Gold Surges as Investors Hedge Against Trump‑Era U.S. Policy Risk
Gold prices have jumped about 17% so far in 2026 as global investors reduce reliance on the U.S. dollar and Treasuries and use bullion as insurance against what they see as unpredictable policy from the Trump administration. Economists and portfolio managers tell Axios that investment flows into gold reflect worries about 'policy fragmentation' in Washington and eroding faith in traditional safe havens. Central banks now hold more gold than U.S. Treasuries for the first time in roughly 30 years, a shift that began in 2025 and has continued into 2026 as countries look to diversify reserves away from dollar assets. Analysts note that broader demand for metals tied to data‑center build‑outs and geopolitical risk is also supporting gold and silver, and one BlackRock manager argues there is no clear valuation ceiling since gold’s worth is set purely by what buyers will pay.

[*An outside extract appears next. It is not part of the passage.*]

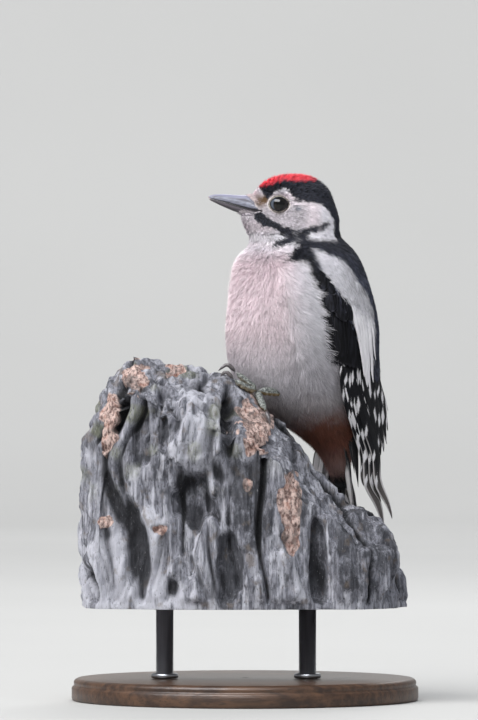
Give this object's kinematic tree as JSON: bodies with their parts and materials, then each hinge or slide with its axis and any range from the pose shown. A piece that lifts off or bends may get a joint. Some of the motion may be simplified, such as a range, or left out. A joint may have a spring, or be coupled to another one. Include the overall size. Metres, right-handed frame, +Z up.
{
  "type": "woodpecker",
  "caption": "A young great spotted woodpecker, life size, clinging upright to a short cut length of broken weathered trunk, held on a plain display stand with a round base and rods.",
  "frame": {"origin": "the middle of the underside of the stand's round base, on the floor", "axes": "+Z up, the bird upright along it; the bill points along -X; the breast faces -X and 30 degrees towards -Y; -Y is towards the viewer"},
  "size_m": [0.156, 0.156, 0.2367],
  "materials": {
    "head_feathers": "soft white, black and red feathers",
    "body_feathers": "soft loose feathers",
    "black_feathers": "satin black feathers",
    "white_feathers": "soft white feathers",
    "flight_feathers": "satin black with white spots",
    "bill": "horn, satin",
    "eye": "wet gloss",
    "leg_skin": "small scales",
    "claw": "horn, satin",
    "weathered_wood": "grey, cracked and lichened",
    "base_wood": "dark satin varnish",
    "rod_steel": "brushed"
  },
  "bodies": {
    "root": {"head": "head_feathers", "neck": "head_feathers", "trunk": "body_feathers", "mantle": "black_feathers", "eye_left": "eye", "eye_right": "eye", "bill_upper": "bill", "bill_lower": "bill", "scapulars_left": "white_feathers", "wing_left_coverts": "black_feathers", "wing_left_secondaries": "flight_feathers", "wing_left_primaries": "flight_feathers", "wing_left_long_primary_1": "flight_feathers", "wing_left_long_primary_2": "flight_feathers", "scapulars_right": "white_feathers", "wing_right_coverts": "black_feathers", "wing_right_secondaries": "flight_feathers", "wing_right_primaries": "flight_feathers", "wing_right_long_primary_1": "flight_feathers", "wing_right_long_primary_2": "flight_feathers", "tail_left_1": "flight_feathers", "tail_left_2": "flight_feathers", "tail_left_3": "flight_feathers", "tail_left_4": "white_feathers", "tail_left_5": "white_feathers", "tail_right_1": "flight_feathers", "tail_right_2": "flight_feathers", "tail_right_3": "flight_feathers", "tail_right_4": "white_feathers", "tail_right_5": "white_feathers", "leg_left": "leg_skin", "toe_left_inner": "leg_skin", "claw_left_inner": "claw", "toe_left_middle": "leg_skin", "claw_left_middle": "claw", "toe_left_outer": "leg_skin", "claw_left_outer": "claw", "toe_left_hind": "leg_skin", "claw_left_hind": "claw", "leg_right": "leg_skin", "toe_right_inner": "leg_skin", "claw_right_inner": "claw", "toe_right_middle": "leg_skin", "claw_right_middle": "claw", "toe_right_outer": "leg_skin", "claw_right_outer": "claw", "toe_right_hind": "leg_skin", "claw_right_hind": "claw", "perch": "weathered_wood", "stand_base": "base_wood", "stand_rod_1": "rod_steel", "stand_rod_2": "rod_steel"}
  },
  "joints": []
}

The trend underscores a growing global appetite to hedge against U.S. political and geopolitical risk, and its durability will depend on whether perceived uncertainty out of Washington persists.
📌 Key Facts
- Gold prices are up roughly 17% year‑to‑date in 2026.
- As of October, central banks collectively held more gold than U.S. Treasuries for the first time in 30 years, a pattern continuing into 2026.
- Economists and money managers explicitly cite 'unpredictable' Trump‑era U.S. policy and geopolitical risk as drivers of the move from dollars and Treasuries into gold.